Who is to be blamed? Although state terrorism could not have been better defined even today, Pakistan is truly isolated in the absence of any strong rejection of India’s atrocious acts by the international community. Pakistan wandered the world’s corridors of power—from New York to Geneva to Brussels—looking in vain for effective support. The disproportionate move has a massive potential to spin both, the region and the international order, into danger.
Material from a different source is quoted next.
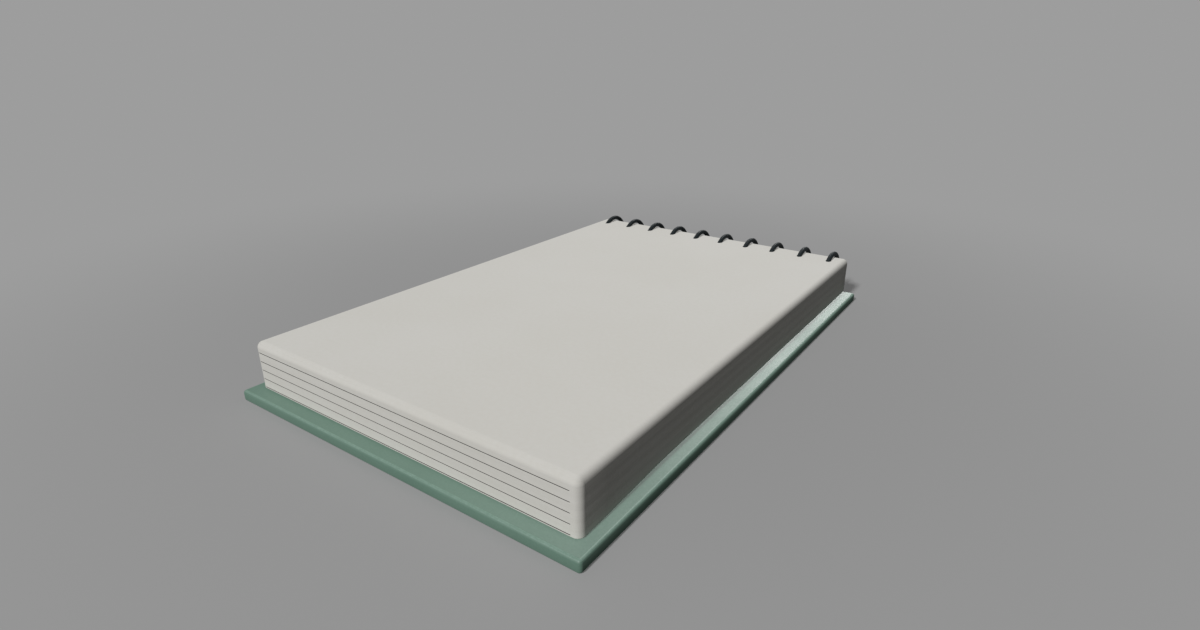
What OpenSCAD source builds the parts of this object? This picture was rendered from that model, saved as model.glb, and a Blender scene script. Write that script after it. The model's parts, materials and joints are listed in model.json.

Pakistan is once again pushed into a quagmire with intense multi-dimensional long and short term, legal, strategic, political and moral choices to follow through. However, Pakistan must not withdraw its confidence in the international forums. Scrapping its belief in diplomacy will have lesser fruits to pick yet needs proactive lobbying. Engaging through all international forums with an insistence on diplomatic sanctions could be a simultaneous option. The world must not soften its words and declare Modi’s rogue government, a terrorist entity. India is a non-secular and a non-democratic Hindu state, contributing more fiercely to exclusivism and non-participative democracy, and it should be treated accordingly. Lowering diplomatic relations, sifting through legal options in the International Court of Justice, and cutting off bilateral pacts with an untrustworthy government, is required of a civilized responsible state. War for two nuclear states is certainly not a sensible option yet Pakistan holds responsibility towards Indians as a nation who are made hostage to a rogue thought and are being deprived of their constitution.